There is a tendency to consider the USA as always an exception, something encouraged by themselves often. But when it comes to wealth inequality it is not at all unique.
Almost a quarter of all household wealth in the UK is held by the richest 1%.
Around 5% of the total wealth held by the very richest households has been missed by official measures, researchers at the Resolution Foundation thinktank found. The top 1% had almost £800bn more wealth than suggested by official statistics, meaning that inequality has been far higher than previously thought. Researchers said the extra billions was a conservative estimate and could well be more. Taking the newly discovered billions into account the share of total UK wealth held by the top 1%, increasing it by more than a quarter – from 18% to 23%.
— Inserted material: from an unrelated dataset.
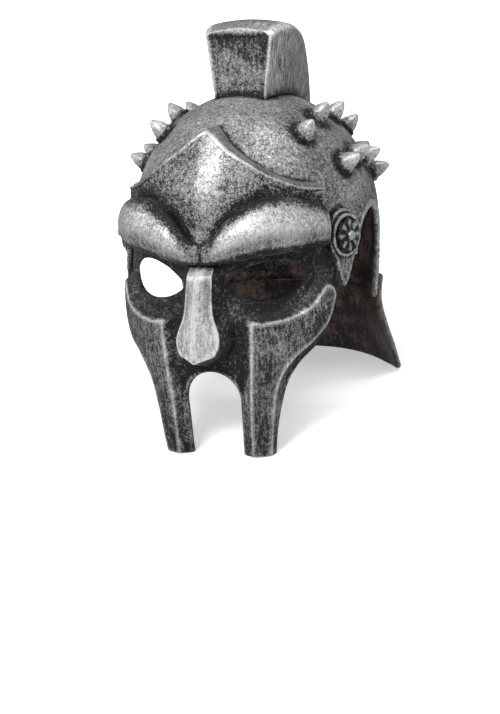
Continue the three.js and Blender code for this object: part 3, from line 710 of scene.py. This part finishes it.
def buildCrest():
    first, last = comb["table"]["around"][0], comb["table"]["around"][-1]
    around = np.concatenate([np.linspace(first, first + 2, 7)[:-1], np.linspace(first + 2, last, 86)])
    at = readTable(comb["table"], "around", around)
    turn = np.where(around < 90, 0.0, math.pi)
    lift = np.radians(np.where(around < 90, around, 180 - around))
    foot = shellPoint(turn, lift, 0)
    up = shellPoint(turn, lift, 1) - foot
    c, s = np.cos(np.radians(at["lean"])), np.sin(np.radians(at["lean"]))
    _, y, z = up.T
    up = np.stack([0 * c, y * c + z * s, z * c - y * s], 1)
    run = np.concatenate([[0], np.cumsum(np.linalg.norm(np.diff(foot + 20 * up, axis=0), axis=1))])
    crown = np.maximum(at["rise"] * comb["rise"], 0.5)
    shoulder = crown - np.minimum(crown * 0.2, comb["wall"])

    def halfAt(height, k):
        taper = comb["half"] + (comb["topHalf"] - comb["half"]) * np.clip(height / comb["rise"], 0, 1)
        return at["width"][k] * taper

    def base(k):
        # height along the station's own line at which the side meets the bowl
        low, high = -12.0, 4.0
        for _ in range(24):
            middle = (low + high) / 2
            p = foot[k] + up[k] * middle
            depth = bowl["front"] if p[1] < 0 else bowl["back"]
            x = halfAt(0, k) / (bowl["width"] + seatGap)
            y, z = p[1] / (depth + seatGap), (p[2] - bowl["brow"]) / (bowl["rise"] + seatGap)
            low, high = (middle, high) if x * x + y * y + z * z < 1 else (low, middle)
        return (low + high) / 2

    sideLevels, topLevels = 26, np.linspace(1, -1, 21)
    profile = []
    for k in range(len(around)):
        bottom = base(k)
        h = bottom + (shoulder[k] - bottom) * np.linspace(0, 1, sideLevels)
        x = halfAt(np.maximum(h, 0), k)
        x = x - comb["frontRound"] * (1 - smooth(run[k], 0.0, 1.0))
        topX = 0.75 * halfAt(crown[k], k)
        roundX, roundH = x[-1] + (topX - x[-1]) * 0.42, shoulder[k] + (crown[k] - shoulder[k]) * 0.7
        left = np.stack([np.append(x, roundX), np.append(h, roundH)], 1)
        camber = comb["camber"] * min(1, crown[k] / 20)
        top = np.stack([topX * topLevels, crown[k] + camber * (1 - topLevels**2)], 1)
        profile.append(np.vstack([left, top, left[::-1] * [-1, 1]]))
    profile = np.array(profile)
    points = foot[:, None] + up[:, None] * profile[..., 1:2] + np.array([1.0, 0, 0]) * profile[..., :1]
    wave = 0.35 * uneven(points, 30, 11)
    points[..., 0] += wave * np.sign(points[..., 0]) * (profile[..., 1] < shoulder[:, None])
    rows, columns = points.shape[:2]
    faces = gridFaces(rows, columns)
    vertices = [points.reshape(-1, 3)]
    brush = np.stack(np.broadcast_arrays(run[:, None], profile[..., 1]), -1)
    onTop = slice(sideLevels + 1, columns - sideLevels - 1)  # brushed along its length
    brush[:, onTop] = np.stack(np.broadcast_arrays(profile[:, onTop, 0], run[:, None]), -1)
    strokes = [brush.reshape(-1, 2)]
    frontLine = softLine(run[:, None], 0.9) * np.ones(columns)
    fromFoot = profile[..., 1] - profile[:, :1, 1]
    fromFront = smooth(run[:, None], 4, 26)
    tones = [(0.3 * frontLine + 0.3 * (1 - fromFront) - 0.3 * (1 - smooth(fromFoot, 1, 9))).ravel()]
    calm = np.full((rows, columns), 0.6)
    calm[:, onTop] = 0.2
    calms = [(calm * (1 - frontLine)).ravel()]

    def cap(k, depth):
        # rows join the two sides at each level, and the last row is the top's own edge
        levels = sideLevels + 1
        start = sum(len(v) for v in vertices)
        left, top, right = points[k, :levels], points[k, levels:-levels], points[k, -levels:][::-1]
        share = (1 - topLevels[:, None]) / 2
        grid = np.array([left[i] + (right[i] - left[i]) * share for i in range(levels)] + [top])
        ahead = np.cross([1.0, 0, 0], up[k])
        h, x = (grid - foot[k]) @ up[k], np.abs(grid[..., 0])
        fromSide = halfAt(np.maximum(h, 0), k) - x
        fromFrame = np.minimum(fromSide - 1.2, crown[k] - h - 0.6)
        grid = grid - ahead * (depth * smooth(fromFrame, 0, 2.0))[..., None]
        vertices.append(grid.reshape(-1, 3))
        strokes.append(np.stack([grid[..., 0] + 90, h], -1).reshape(-1, 2))
        share = np.clip(h / crown[k], 0, 1)
        frame = 1 - smooth(fromFrame, -0.4, 0.9)
        panelShade = smooth(share + grid[..., 0] / 110, 0.5, 0.72)  # painted shade in the upper part of the recessed panel
        tones.append((0.36 * frame - (0.42 * panelShade + 0.02) * (1 - frame)).ravel())
        calms.append((0.45 * panelShade).ravel())
        return gridFaces(levels + 1, len(topLevels), start)

    faces += cap(0, comb["frontInset"]) + cap(len(around) - 1, 0.0)
    vertices = np.concatenate(vertices)
    # the caps share the sides' points
    _, once, back = np.unique(np.round(vertices, 3), axis=0, return_index=True, return_inverse=True)
    back = back.ravel()
    faces = [tuple(dict.fromkeys(int(back[i]) for i in f)) for f in faces]
    sheet = {
        "points": toFloor(vertices[once]),
        "faces": [f for f in faces if len(f) > 2],
        "inner": np.zeros(len(once)),
        "strokes": np.concatenate(strokes)[once],
        "tone": np.concatenate(tones)[once],
        "calm": np.concatenate(calms)[once],
    }
    addPiece("crestComb", [sheet], "shell", "crest", sharp=34, soften=5)
    print("crest", len(sheet["points"]))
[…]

Jack Leslie, an economist at the foundation, said: “The UK has undergone a wealth boom in recent decades, which has continued even while earnings and incomes have stagnated. But official data has struggled to capture these gains, and misses £800bn of assets held by the very wealthiest households in Britain.”
Wealth has been fuelled by rising asset prices since the financial crisis, such as soaring housing values, land or stocks – rather than through active saving. Between 76% and 93% of financial wealth gains since the crisis have come through the rising value of assets such as housing.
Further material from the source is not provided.